Now alone with Larry, Parritt explains how he has come to hide out from the police. He recalls Larry from his childhood and always thought of him as a father. Larry is moved in spite of himself. Neither of them can believe a stool pigeon lurked in the Movement. Parritt found Larry through the letters his mother kept in their flat, a strange gesture for a woman so committed to her cause. He is convinced Larry left the Movement over their affair.

Larry protests that he left the Movement because he could never refuse to see all sides of a question. Parritt remarks mockingly that Mother always thought otherwise: she probably thought she was the Movement. He and Mother fought before her arrest. Apparently, though she always played the "free woman," she bawled him out for running around with prostitutes. Puzzled and repelled, Larry rebukes him. If Parritt expects anything of him, he has nothing to offer.


The Iceman Cometh begins with a set of O'Neill's characteristically extended, almost novelistic stage notes meticulously establishing character, setting, and historical context. Similar notes persist throughout the scene and especially to establish the subtle shift in a character's tone or affective state: Larry Slade's vacillations between pity, bitterness, and disgust are the prime example. Of particular importance in the notes here is their introduction of the characters.

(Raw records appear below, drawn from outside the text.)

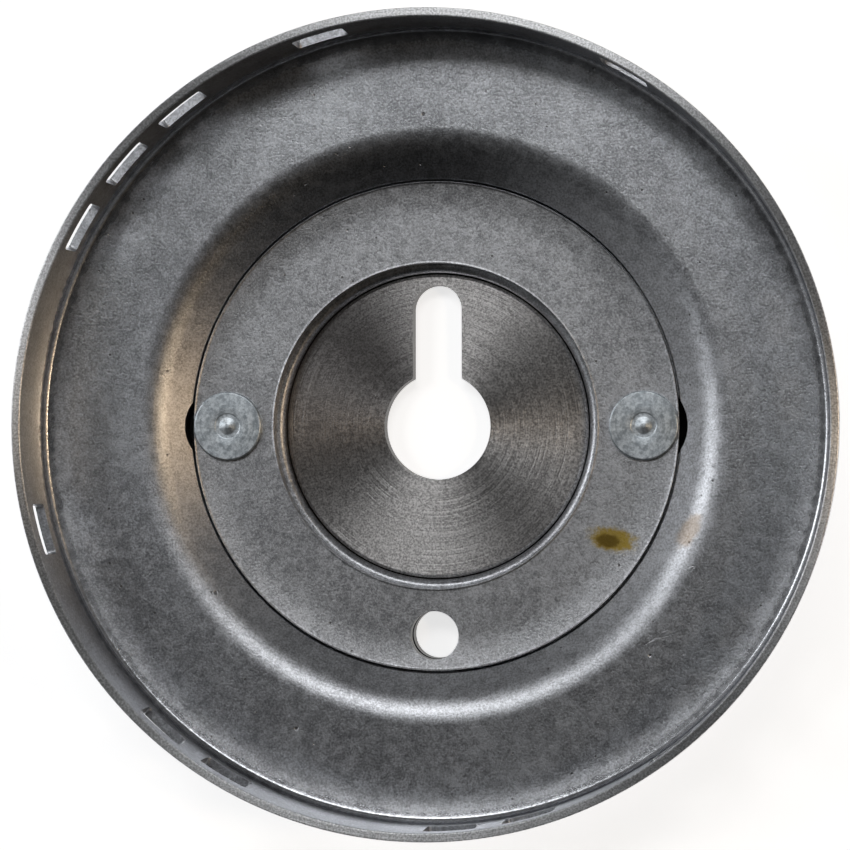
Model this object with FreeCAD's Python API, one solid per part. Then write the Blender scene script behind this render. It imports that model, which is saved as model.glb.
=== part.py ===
import FreeCAD, Part
import math
import os

# A small-engine flywheel: a deep-drawn steel drum with coded windows round its rim, clamped by two
# rivets between a turned hub plate behind and a flat clamp ring in front.
# Frame: +Z is the spin axis and points out of the drum's open mouth, z = 0 is the hub plate's back
# face, +Y runs up the keyhole slot, and the rivets lie on the X axis. All sizes are in millimetres.

# --- Drum: drawn from one sheet ---
DRUM_OUTER_D = 166.0
SHEET = 1.8                 # sheet thickness, the same in rim, floor, slope and web
RIM_DEPTH = 20.0            # from the flat floor up to the rim's front edge
RIM_CORNER_R = 3.0          # inside radius between floor and rim wall
RIM_EDGE_BREAK_R = 0.3      # the turned front edge's corners
DISH_DEPTH = 5.0            # from the floor down to the clamp ring's front face
SLOPE_ANGLE = 34.0          # of the slope that leads down from the floor, degrees
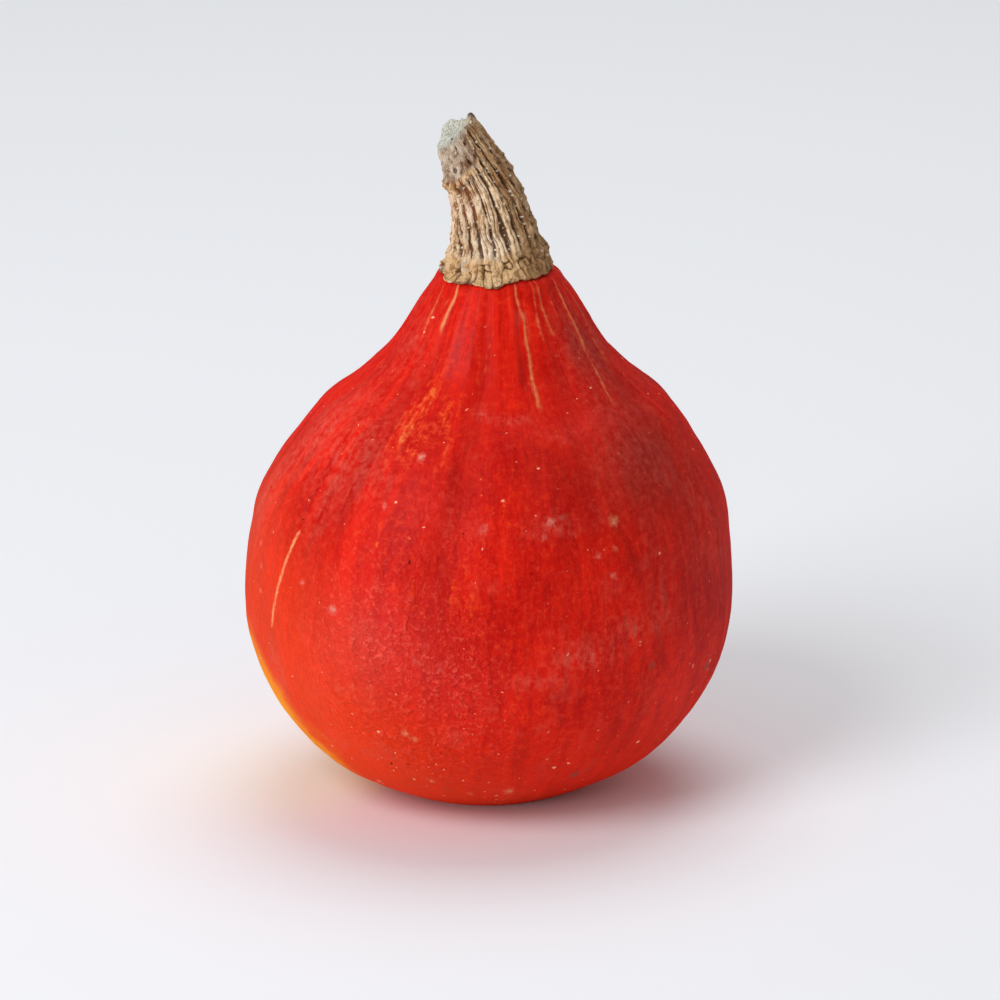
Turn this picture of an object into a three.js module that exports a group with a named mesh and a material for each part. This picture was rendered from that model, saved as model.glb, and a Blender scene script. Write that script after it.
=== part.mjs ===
// A small teardrop-shaped red squash: a round fruit with a short fluted neck, and a curved, corky, ridged stem.
// Millimetres, +Z up, front towards -Y. It stands on z = 0, on a flattened ring round its blossom end.
import * as THREE from "three";
import { mergeVertices } from "three/addons/utils/BufferGeometryUtils.js";

const { smoothstep, lerp, degToRad } = THREE.MathUtils;
const fullTurn = 2 * Math.PI;

// Driving dimensions of the fruit
const bellyRadius = 77.5; // at the widest ring
const neckHeight = 170; // from the table up to the edge of the stem's seat
const neckLean = { by: 3.7, from: 71, to: 150 }; // towards +X, between these heights
const oval = 0.9; // wider from side to side than from front to back
const cheeks = { count: 3, by: 0.7, turned: 0.5 }; // the belly isn't quite round
const belly = { from: 15, to: 60 }; // oval and cheeks grow between these radii

// Furrows between the ribs: narrow valleys of unlike depth, deepest at the shoulder
const ribs = { count: 10, depth: 1.5, valley: 0.38, first: degToRad(-62), sway: degToRad(6), swayOver: 40 };
const ribHeights = { start: 4, low: 60, shoulder: 118, fade: 138, end: 164 };
const shallowShare = 0.45; // how deep they are below the belly, of the depth at the shoulder

// Flutes that run down the neck from the stem and fade out on the shoulder
const flutes = { count: 24, depth: 0.55, wander: 0.8 };
const fluteHeights = { start: 118, full: 146, fade: 162, end: 170 };

// Driving dimensions of the stem
const stemRidges = { count: 17, depth: 1.35, middle: 0.72, sharpness: 0.97 };
const lobes = { count: 9, wander: 1.1, knob: 0.7, droop: 2.9 }; // the collar's lobes creep down the neck
const seatReach = 16.9; // along the skin, from the middle of the seat to between the lobes
const seatGap = 0.3; // between the stem and the fruit
const lip = 0.8; // how thick the collar's edge is
const ledge = { from: 0.7, to: 0.75, drop: 0.6 }; // shares of the length where the bark breaks off
const cutSlant = { from: 0.7, by: 0.27 }; // the cut isn't square to the stem: it rises towards +X
const cutDish = 0.7; // how far the cut end's middle has dried in

// How finely each piece is faceted
const fruitSides = 80;
const fruitRows = 42;
const rowCrowding = 1.35; // above 1 the fruit's rows lie closer together towards the neck
const stemSides = 102;
const seatRows = 5;
const wallRows = 22;
const cutRows = 4;

// The fruit's outline from the blossom end up to the middle of the stem's seat,
// as shares of the belly's radius and the neck's height. Below zero it is pressed flat.
const outline = new THREE.SplineCurve(
  [
    [0, 0.012],
    [0.13, 0.006],
    [0.26, -0.006],
    [0.365, 0.001],
    [0.56, 0.044],
    [0.736, 0.104],
    [0.908, 0.215],
    [0.992, 0.345],
    [0.976, 0.494],
    [0.92, 0.594],
    [0.73, 0.729],
    [0.583, 0.7894],
    [0.458, 0.846],
    [0.392, 0.889],
    [0.334, 0.932],
    [0.275, 0.972],
    [0.235, 0.998],
    [0.14, 1.006],
    [0, 1.009],
  ].map(([radius, height]) => new THREE.Vector2(radius * bellyRadius, height * neckHeight)),
);

// The stem's middle line, from its seat to the middle of its cut end: x and z, in its own plane
const stemLine = new THREE.CatmullRomCurve3(
  [
    [3.3, 171.5],
    [2.7, 177],
    [1.8, 184],
    [0.4, 191],
    [-1.9, 198],
    [-5.9, 206],
    [-10.3, 214.6],
  ].map(([x, z]) => new THREE.Vector3(x, 0, z)),
  false,
  "catmullrom",
);

// The stem's radius at shares of its length
const stemWaist = new THREE.CubicInterpolant(
  [0, 0.1, 0.2, 0.34, 0.52, 0.7, 0.86, 1],
  [17, 15.4, 13.9, 12.5, 11.1, 10.1, 9.1, 7.6],
  1,
);

// How far an angle is from the nearest of `count` evenly spaced ones, from 0 to 1
function offNearest(angle, count, first) {
  const turns = ((angle - first) * count) / fullTurn;
  return Math.abs(turns - Math.round(turns)) * 2;
}

function furrow(angle, height) {
  const sway = ribs.sway * Math.sin(height / ribs.swayOver);
  const valley = Math.exp(-((offNearest(angle + sway, ribs.count, ribs.first) / ribs.valley) ** 2));
  const unlike = 0.75 + 0.25 * Math.sin(3 * angle + 1.3);
  const fadeIn = smoothstep(height, ribHeights.start, ribHeights.low);
  const fadeOut = 1 - smoothstep(height, ribHeights.fade, ribHeights.end);
  const strength = lerp(shallowShare, 1, smoothstep(height, ribHeights.low, ribHeights.shoulder));
  return ribs.depth * valley * unlike * fadeIn * fadeOut * strength;
}

function flute(angle, height) {
  const fadeIn = smoothstep(height, fluteHeights.start, fluteHeights.full);
  const fadeOut = 1 - smoothstep(height, fluteHeights.fade, fluteHeights.end);
  return flutes.depth * fadeIn * fadeOut * Math.cos(flutes.count * angle + flutes.wander * Math.sin(3 * angle));
}

// Where the skin is, at a point of the outline and an angle round the axis
function skinPoint(onOutline, angle) {
  const height = onOutline.y;
  const fullness = smoothstep(onOutline.x, belly.from, belly.to);
  const uneven = oval * Math.cos(2 * angle) + cheeks.by * Math.cos(cheeks.count * angle + cheeks.turned);
  const radius = onOutline.x + fullness * uneven - furrow(angle, height) + flute(angle, height);
  const lean = neckLean.by * smoothstep(height, neckLean.from, neckLean.to);
  return new THREE.Vector3(lean + radius * Math.cos(angle), radius * Math.sin(angle), Math.max(height, 0));
}

// A closed skin of rows of points from one pole to the other. `place` gives a point for a row and an angle.
function closedSkin(rows, sides, place) {
  const profile = Array.from({ length: rows + 1 }, (_, row) => new THREE.Vector2(1, row));
  const geometry = new THREE.LatheGeometry(profile, sides);
  const position = geometry.getAttribute("position");
  for (let side = 0; side <= sides; side++) {
    for (let row = 0; row <= rows; row++) {
      const isPole = row === 0 || row === rows;
      const point = place(row, isPole ? 0 : ((side % sides) * fullTurn) / sides);
      position.setXYZ(side * (rows + 1) + row, point.x, point.y, point.z);
    }
  }
  geometry.deleteAttribute("normal");
  geometry.deleteAttribute("uv");
  return withoutSlivers(mergeVertices(geometry));
}

// At the poles a row is a single point, which leaves triangles with two corners alike
function withoutSlivers(geometry) {
  const corners = Array.from(geometry.index.array);
  const kept = [];
  for (let i = 0; i < corners.length; i += 3) {
    const [a, b, c] = corners.slice(i, i + 3);
    if (a !== b && b !== c && c !== a) kept.push(a, b, c);
  }
  geometry.setIndex(kept);
  geometry.computeVertexNormals();
  return geometry;
}

// The stem's ridges: rounded strips of bark with sharp grooves, which wander and die out towards the cut end
function ridge(angle, share) {
  const wander = 0.09 * Math.sin(2 * angle + 4 * share) + 0.07 * Math.sin(5 * angle - 3 * share);
  const across = offNearest(angle + wander, stemRidges.count, 0);
  const rounded = Math.sqrt(1 - stemRidges.sharpness * across ** 2);
  const height = lerp(1, 0.5, smoothstep(share, 0.55, 1)) * lerp(1.25, 1, smoothstep(share, 0, 0.2));
  return stemRidges.depth * height * (rounded - stemRidges.middle);
}

// 1 in the middle of a collar lobe, -1 between two
function lobe(angle) {
  return Math.sin(lobes.count * angle + lobes.wander * Math.sin(2 * angle));
}

// A point of the stem's wall, at a share of its length and an angle
function wallPoint(share, angle) {
  const along = stemLine.getTangentAt(share);
  const across = new THREE.Vector3(along.z, 0, -along.x);
  const away = new THREE.Vector3(0, 1, 0);
  const waist = stemWaist.evaluate(share)[0] - ledge.drop * smoothstep(share, ledge.from, ledge.to);
  const knob = lobes.knob * lobe(angle) * (1 - smoothstep(share, 0.02, 0.16));
  const radius = waist + ridge(angle, share) + knob;
  const slant = cutSlant.by * smoothstep(share, cutSlant.from, 1);
  return stemLine
    .getPointAt(share)
    .addScaledVector(across, radius * Math.cos(angle))
    .addScaledVector(away, radius * Math.sin(angle))
    .addScaledVector(along, radius * Math.cos(angle) * slant);
}

// A point at a height over the skin under the stem. `out` is 0 in the middle and 1 at the collar's edge.
function seatPoint(out, angle, rise) {
  const reach = seatReach + lobes.droop * (0.55 + 0.45 * lobe(angle));
  const share = 1 - (out * reach) / outline.getLength();
  const onOutline = outline.getPointAt(share);
  const slope = outline.getTangentAt(share);
  const outward = new THREE.Vector3(slope.y * Math.cos(angle), slope.y * Math.sin(angle), -slope.x);
  return skinPoint(onOutline, angle).addScaledVector(outward, rise);
}

function makeFruit() {
  const shares = Array.from({ length: fruitRows + 1 }, (_, row) => 1 - (1 - row / fruitRows) ** rowCrowding);
  const points = shares.map((share) => outline.getPointAt(share));
  return closedSkin(fruitRows, fruitSides, (row, angle) => skinPoint(points[row], angle));
}

// The underside from its middle out, the collar's lip, the wall, and the dished cut end back to its middle
function makeStem() {
  const lipRow = seatRows + 1;
  const lastWallRow = lipRow + wallRows;
  const cutMiddle = stemLine.getPointAt(1);
  const cutNormal = stemLine.getTangentAt(1);
  return closedSkin(lastWallRow + cutRows, stemSides, (row, angle) => {
    if (row < lipRow) return seatPoint(1 - (1 - row / seatRows) ** 2, angle, seatGap);
    if (row === lipRow) return seatPoint(1, angle, seatGap + lip);
    if (row <= lastWallRow) return wallPoint((row - lipRow) / wallRows, angle);
    const inward = (row - lastWallRow) / cutRows;
    const dish = -cutDish * smoothstep(inward, 0, 0.6);
    return wallPoint(1, angle).lerp(cutMiddle, inward).addScaledVector(cutNormal, dish);
  });
}

const rind = new THREE.MeshStandardMaterial({ color: 0xc8231a, roughness: 0.48, metalness: 0 });
const cork = new THREE.MeshStandardMaterial({ color: 0xc6a474, roughness: 0.9, metalness: 0 });

function named(name, geometry, material) {
  const mesh = new THREE.Mesh(geometry, material);
  mesh.name = name;
  return mesh;
}

const squash = new THREE.Group();
squash.add(named("fruit", makeFruit(), rind));
squash.add(named("stem", makeStem(), cork));

// The middle of the standing fruit's outline is the origin
const middle = new THREE.Box3().setFromObject(squash).getCenter(new THREE.Vector3());
squash.position.set(-middle.x, -middle.y, 0);

export default squash;
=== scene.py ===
import math

import bpy
import numpy as np
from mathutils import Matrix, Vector


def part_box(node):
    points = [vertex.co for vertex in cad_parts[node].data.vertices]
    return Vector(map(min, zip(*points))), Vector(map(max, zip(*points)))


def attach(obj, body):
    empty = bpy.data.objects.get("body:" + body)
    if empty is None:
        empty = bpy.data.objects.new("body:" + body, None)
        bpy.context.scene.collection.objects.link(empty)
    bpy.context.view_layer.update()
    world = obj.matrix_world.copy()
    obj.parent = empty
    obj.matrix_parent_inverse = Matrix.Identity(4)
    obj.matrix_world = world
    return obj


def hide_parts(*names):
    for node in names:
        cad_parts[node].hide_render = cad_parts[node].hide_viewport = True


# A red kuri squash standing on a pale table. Shapes are worked out in millimetres
# and turned to metres when a mesh is made. Azimuth 0 is the front, and it grows to the right.
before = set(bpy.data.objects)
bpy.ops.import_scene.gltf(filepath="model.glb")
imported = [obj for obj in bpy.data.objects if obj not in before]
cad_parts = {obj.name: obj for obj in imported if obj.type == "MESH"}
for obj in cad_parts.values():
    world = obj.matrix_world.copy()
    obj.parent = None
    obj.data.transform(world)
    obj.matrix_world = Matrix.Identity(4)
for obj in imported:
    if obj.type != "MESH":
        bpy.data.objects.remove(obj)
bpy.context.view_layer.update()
print("frame loaded:", ", ".join(sorted(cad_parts)))

metresPerMm = 0.001
fullTurn = 2 * math.pi
scene = bpy.context.scene


cameraSettings = {
    "elevation": 18,  # degrees above the table
    "distance": 2.4,  # metres: far enough away for a nearly parallel view
    "widthSeen": 0.3183,  # metres across the picture, at the fruit
    "aim": (0.0036, 0, 0.0933),
    "sensor": 36,
    "seenUpTo": 50,
}


def makeCamera(settings):
    data = bpy.data.cameras.new("camera")
    data.sensor_width = settings["sensor"]
    data.lens = settings["sensor"] * settings["distance"] / settings["widthSeen"]
    data.clip_end = settings["seenUpTo"]
    camera = bpy.data.objects.new("camera", data)
    scene.collection.objects.link(camera)
    rise = math.radians(settings["elevation"])
    back = Vector((0, -math.cos(rise), math.sin(rise)))
    camera.location = Vector(settings["aim"]) + back * settings["distance"]
    camera.rotation_euler = (math.pi / 2 - rise, 0, 0)
    scene.camera = camera


makeCamera(cameraSettings)
print("camera placed")


def smoothStep(value, low, high):
    share = np.clip((value - low) / (high - low), 0, 1)
    return share * share * (3 - 2 * share)


# Grows from 0 to 1, stays there, and falls back to 0
def plateau(value, up, full, fade, end):
    return smoothStep(value, up, full) * (1 - smoothStep(value, fade, end))


# Grows from 0 to a height between two values, or falls back to 0 where the first is the larger
def grow(value, height, low, high):
    return height * smoothStep(value, low, high)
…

In creating his cast, O'Neill turned to his memories of time spent in the saloons of lower New York-Jimmy the Priest's, The Golden Swan, nicknamed "The Hell-Hole," and of their inhabitants. These appear largely as caricatures or "types," ethnic, political, and otherwise, resulting in the play's diversity of voices. The word "type" occurs frequently in the stage directions. Hugo bears "a strong resemblance to the type of Anarchist as portrayed…in newspaper cartoons"; Joe Mott's face is "mildly negroid in type"; and Piet Wetjoen is "A Dutch farmer type." Cecil Lewis "is as obviously English as Yorkshire pudding and just as obviously the former army officer." McGloin has "the occupation of policeman stamped all over him." Ed Mosher "looks like an enlarged, elderly, bald edition of the village fat boy." The same is true of the three women: Pearl and Margie are called "typical dollar streetwalkers." The exceptions to these types are Harry Hope, the host, and the three principal actors, Hickey, Slade and Parritt.

As Travis Bogard notes, while tableau formed may at times seem "externally static" as a result of these profusion of "types," it has a powerful "inner movement." The chorus is overwhelmingly unified in what Bogard, borrowing from Stanislavski, terms their "essential action" to foster himself in his pipe dream. Thus, despite the multiplicity of voices in the play, voices varied in accent, diction, and tone, its underlying logic is unitary. This unifying principle marks O'Neill's dramaturgy as conservative in nature.

A number of tropes crucial to the pipe dream appear here, tropes that will circulate throughout the dialogue. Larry, the play's "Foolsopher," largely introduces them. The first is that of the death house: Harry Hope's is alternately described as a "morgue" and "graveyard," littered with the bodies of its dreaming drunks. Second is that of the pipe dream as sunken ship. Larry describes the group's dream ships, imagined as filled with cancelled regrets, fulfilled promises, clean slates, and new leases, as being blown by the breath of whiskey and long looted and scuttled. Larry also introduces the all-important temporality of the pipe dream, which organizes itself around the promise of the tomorrow. With the tomorrow, the achievement of the pipe dream can remain endlessly deferred.

A number of critics have also identified the play's cast as a quasi-Greek chorus. Already the choral aspects of their intercourse are apparent. Note, for example, the repetition and circulation of various motifs among various voices, moments of counterpoint between multiple sets of characters, and the choreography of their passing into and violently out of sleep. Critics often identify the choral aspect of O'Neill's work as one of the more expressionistic elements at work in his largely realist frames. As we will see, O'Neill's vocal arrangements function to vary the leitmotif of the pipe dream through its differential repetitions or echoes across the cast's myriad voices. In echoing each other's pipe dreams, the characters will in turn come to double each other in their fantasies and underlying desires.